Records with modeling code
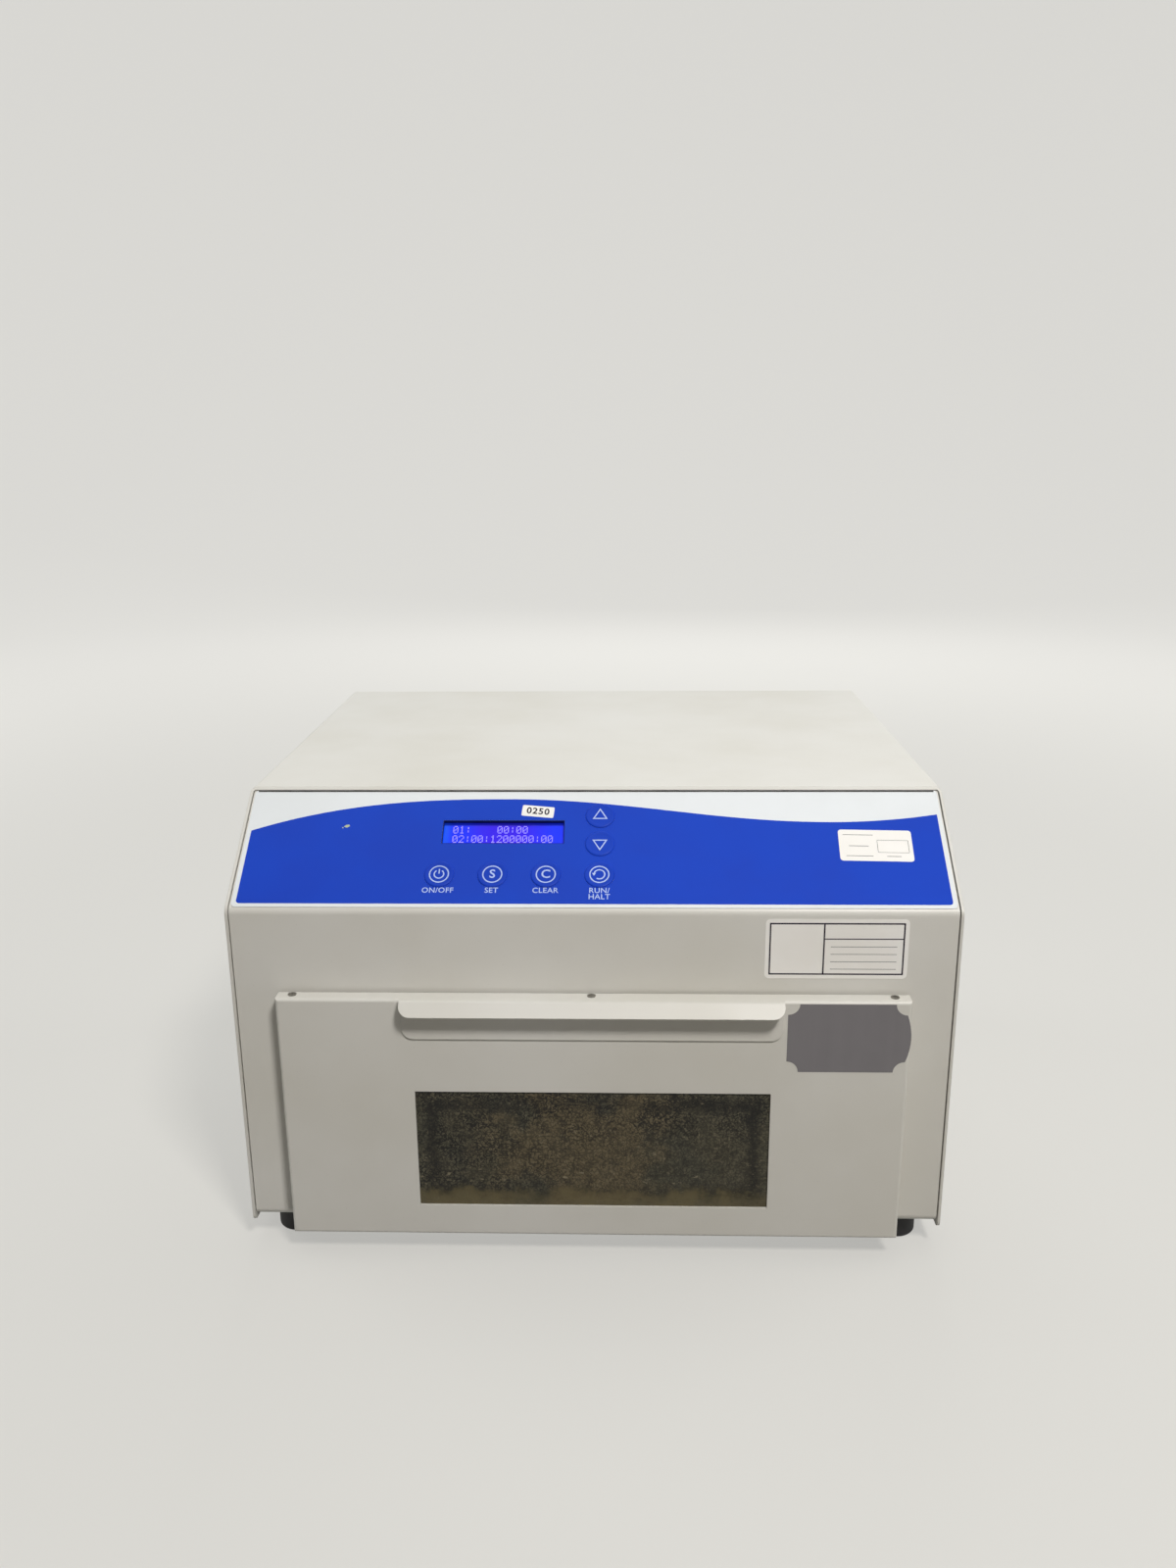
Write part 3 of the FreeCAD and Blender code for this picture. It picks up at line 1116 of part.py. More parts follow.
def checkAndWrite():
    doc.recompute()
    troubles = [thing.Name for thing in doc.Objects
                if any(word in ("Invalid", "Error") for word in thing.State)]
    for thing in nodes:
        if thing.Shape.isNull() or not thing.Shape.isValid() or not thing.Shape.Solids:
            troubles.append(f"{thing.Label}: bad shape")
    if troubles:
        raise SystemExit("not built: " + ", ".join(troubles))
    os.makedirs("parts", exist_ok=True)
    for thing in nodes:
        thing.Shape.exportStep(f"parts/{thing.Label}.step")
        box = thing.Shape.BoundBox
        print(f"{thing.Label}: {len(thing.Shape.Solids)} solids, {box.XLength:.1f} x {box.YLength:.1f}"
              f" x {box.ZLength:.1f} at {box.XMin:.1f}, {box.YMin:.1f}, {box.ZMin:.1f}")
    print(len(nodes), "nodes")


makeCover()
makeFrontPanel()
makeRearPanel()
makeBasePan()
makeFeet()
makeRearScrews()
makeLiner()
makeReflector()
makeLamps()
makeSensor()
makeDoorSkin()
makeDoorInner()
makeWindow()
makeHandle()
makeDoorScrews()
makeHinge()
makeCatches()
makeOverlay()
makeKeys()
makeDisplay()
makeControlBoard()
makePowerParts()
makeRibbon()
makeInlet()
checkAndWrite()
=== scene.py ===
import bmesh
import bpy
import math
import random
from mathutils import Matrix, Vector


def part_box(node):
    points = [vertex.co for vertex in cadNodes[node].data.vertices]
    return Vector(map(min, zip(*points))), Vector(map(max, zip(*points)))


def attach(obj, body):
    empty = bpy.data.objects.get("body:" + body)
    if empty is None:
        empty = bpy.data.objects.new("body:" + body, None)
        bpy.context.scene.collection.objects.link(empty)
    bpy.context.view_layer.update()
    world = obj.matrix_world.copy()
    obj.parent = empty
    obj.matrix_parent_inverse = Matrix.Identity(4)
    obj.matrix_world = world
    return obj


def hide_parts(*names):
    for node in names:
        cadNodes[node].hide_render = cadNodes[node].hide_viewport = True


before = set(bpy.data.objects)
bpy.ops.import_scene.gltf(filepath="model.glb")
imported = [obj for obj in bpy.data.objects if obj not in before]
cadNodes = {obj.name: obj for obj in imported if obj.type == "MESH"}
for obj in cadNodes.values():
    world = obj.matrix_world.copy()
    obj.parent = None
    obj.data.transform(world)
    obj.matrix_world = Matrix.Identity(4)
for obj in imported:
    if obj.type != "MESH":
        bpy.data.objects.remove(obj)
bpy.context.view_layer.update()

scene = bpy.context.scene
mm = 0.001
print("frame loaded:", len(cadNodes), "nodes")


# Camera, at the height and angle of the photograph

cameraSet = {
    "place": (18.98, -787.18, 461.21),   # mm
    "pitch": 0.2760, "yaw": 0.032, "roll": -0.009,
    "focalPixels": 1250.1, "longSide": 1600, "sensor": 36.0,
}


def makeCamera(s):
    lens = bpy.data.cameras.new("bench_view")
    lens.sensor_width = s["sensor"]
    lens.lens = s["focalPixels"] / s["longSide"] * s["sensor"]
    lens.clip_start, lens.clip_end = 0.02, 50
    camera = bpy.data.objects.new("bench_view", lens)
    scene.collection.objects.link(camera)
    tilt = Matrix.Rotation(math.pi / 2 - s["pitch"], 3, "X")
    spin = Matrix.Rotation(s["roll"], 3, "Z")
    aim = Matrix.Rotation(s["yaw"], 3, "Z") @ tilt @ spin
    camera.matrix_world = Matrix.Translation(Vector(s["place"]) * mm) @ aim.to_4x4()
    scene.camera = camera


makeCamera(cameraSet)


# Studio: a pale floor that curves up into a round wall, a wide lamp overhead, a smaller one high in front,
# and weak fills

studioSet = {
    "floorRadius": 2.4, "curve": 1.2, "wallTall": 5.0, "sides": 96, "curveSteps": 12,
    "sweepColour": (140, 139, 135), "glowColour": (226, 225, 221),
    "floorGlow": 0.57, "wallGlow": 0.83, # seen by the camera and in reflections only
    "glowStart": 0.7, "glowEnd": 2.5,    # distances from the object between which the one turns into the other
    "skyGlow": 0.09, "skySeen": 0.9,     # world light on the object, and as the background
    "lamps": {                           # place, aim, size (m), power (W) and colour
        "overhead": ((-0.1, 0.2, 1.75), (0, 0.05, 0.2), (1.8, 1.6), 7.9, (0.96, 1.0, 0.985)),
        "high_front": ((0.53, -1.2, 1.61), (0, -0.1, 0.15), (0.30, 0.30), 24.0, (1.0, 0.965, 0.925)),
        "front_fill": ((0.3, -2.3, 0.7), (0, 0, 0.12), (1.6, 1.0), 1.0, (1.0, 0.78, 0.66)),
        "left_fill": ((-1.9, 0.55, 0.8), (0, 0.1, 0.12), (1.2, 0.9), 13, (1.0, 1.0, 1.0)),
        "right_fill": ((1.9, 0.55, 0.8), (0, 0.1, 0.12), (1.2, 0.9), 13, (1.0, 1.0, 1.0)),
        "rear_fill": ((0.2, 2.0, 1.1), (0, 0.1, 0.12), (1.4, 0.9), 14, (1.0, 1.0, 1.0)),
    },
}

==

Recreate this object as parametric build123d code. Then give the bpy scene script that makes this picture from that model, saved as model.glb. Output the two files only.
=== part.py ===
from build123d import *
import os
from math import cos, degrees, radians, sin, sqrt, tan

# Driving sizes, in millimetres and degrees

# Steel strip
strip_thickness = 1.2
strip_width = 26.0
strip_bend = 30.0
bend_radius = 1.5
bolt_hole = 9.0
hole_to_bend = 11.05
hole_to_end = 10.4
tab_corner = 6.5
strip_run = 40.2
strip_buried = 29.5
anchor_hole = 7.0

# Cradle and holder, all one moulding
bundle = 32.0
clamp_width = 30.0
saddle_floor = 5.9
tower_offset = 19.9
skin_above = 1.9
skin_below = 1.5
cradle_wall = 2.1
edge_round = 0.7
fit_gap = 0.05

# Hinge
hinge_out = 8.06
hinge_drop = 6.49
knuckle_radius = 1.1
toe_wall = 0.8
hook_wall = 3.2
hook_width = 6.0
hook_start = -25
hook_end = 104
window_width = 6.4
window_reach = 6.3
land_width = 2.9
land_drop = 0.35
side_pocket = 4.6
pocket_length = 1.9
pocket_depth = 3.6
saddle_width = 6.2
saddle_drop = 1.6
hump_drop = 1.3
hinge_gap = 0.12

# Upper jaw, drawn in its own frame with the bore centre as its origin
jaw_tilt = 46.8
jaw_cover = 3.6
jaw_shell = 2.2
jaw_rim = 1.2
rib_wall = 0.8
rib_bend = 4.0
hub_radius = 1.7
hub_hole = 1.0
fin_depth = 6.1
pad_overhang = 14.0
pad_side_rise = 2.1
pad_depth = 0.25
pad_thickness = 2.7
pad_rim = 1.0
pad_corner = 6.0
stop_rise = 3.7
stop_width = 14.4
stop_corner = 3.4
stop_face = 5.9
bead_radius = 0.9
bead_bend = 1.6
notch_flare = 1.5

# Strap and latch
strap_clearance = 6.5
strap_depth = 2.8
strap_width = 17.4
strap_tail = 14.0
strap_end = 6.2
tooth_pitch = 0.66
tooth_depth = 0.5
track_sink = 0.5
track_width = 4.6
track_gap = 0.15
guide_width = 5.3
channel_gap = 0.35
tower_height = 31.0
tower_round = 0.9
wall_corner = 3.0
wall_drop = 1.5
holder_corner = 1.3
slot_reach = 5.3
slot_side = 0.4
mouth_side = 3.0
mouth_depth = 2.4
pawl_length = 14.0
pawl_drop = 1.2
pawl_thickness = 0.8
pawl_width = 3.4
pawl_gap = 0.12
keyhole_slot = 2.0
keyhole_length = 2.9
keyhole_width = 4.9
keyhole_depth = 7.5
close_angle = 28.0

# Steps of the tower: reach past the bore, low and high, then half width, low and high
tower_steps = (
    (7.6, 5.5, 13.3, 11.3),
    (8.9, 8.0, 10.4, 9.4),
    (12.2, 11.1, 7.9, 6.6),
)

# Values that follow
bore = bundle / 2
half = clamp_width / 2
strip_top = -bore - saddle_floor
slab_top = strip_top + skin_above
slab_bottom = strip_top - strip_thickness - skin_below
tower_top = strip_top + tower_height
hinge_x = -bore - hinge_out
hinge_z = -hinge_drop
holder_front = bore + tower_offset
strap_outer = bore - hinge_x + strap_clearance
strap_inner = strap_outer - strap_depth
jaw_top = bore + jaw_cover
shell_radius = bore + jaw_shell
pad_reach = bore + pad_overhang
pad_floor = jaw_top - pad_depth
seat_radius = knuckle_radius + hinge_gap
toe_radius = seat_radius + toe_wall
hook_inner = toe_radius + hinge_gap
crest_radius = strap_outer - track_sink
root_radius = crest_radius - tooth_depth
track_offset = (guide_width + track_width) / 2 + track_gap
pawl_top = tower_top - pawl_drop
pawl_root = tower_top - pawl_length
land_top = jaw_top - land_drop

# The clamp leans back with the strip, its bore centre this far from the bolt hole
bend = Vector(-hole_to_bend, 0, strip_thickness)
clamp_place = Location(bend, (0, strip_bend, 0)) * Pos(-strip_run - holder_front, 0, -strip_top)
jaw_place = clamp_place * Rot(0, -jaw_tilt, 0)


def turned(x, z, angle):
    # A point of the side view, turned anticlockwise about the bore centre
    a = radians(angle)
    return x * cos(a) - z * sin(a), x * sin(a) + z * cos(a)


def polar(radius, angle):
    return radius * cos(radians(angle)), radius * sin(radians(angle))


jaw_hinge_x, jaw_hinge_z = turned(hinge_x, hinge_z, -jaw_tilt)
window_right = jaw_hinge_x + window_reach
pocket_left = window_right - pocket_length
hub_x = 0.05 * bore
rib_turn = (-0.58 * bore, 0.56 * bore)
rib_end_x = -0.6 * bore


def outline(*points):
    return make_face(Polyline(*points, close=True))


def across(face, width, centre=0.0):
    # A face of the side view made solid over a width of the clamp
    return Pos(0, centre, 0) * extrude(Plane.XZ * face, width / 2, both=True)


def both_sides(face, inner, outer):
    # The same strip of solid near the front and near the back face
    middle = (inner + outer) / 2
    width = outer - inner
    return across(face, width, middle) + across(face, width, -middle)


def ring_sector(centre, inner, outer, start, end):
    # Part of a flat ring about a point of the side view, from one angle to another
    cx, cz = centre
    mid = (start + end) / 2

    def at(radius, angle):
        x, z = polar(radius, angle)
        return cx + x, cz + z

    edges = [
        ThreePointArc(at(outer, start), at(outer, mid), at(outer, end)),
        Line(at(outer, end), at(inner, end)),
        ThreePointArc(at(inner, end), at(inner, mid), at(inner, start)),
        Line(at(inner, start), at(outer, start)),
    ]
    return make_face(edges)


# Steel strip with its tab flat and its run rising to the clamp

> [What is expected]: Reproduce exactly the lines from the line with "makeCover()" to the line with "points = [vertex.co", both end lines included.

> [Answer to this exercise]:
makeCover()
makeFrontPanel()
makeRearPanel()
makeBasePan()
makeFeet()
makeRearScrews()
makeLiner()
makeReflector()
makeLamps()
makeSensor()
makeDoorSkin()
makeDoorInner()
makeWindow()
makeHandle()
makeDoorScrews()
makeHinge()
makeCatches()
makeOverlay()
makeKeys()
makeDisplay()
makeControlBoard()
makePowerParts()
makeRibbon()
makeInlet()
checkAndWrite()
=== scene.py ===
import bmesh
import bpy
import math
import random
from mathutils import Matrix, Vector


def part_box(node):
    points = [vertex.co for vertex in cadNodes[node].data.vertices]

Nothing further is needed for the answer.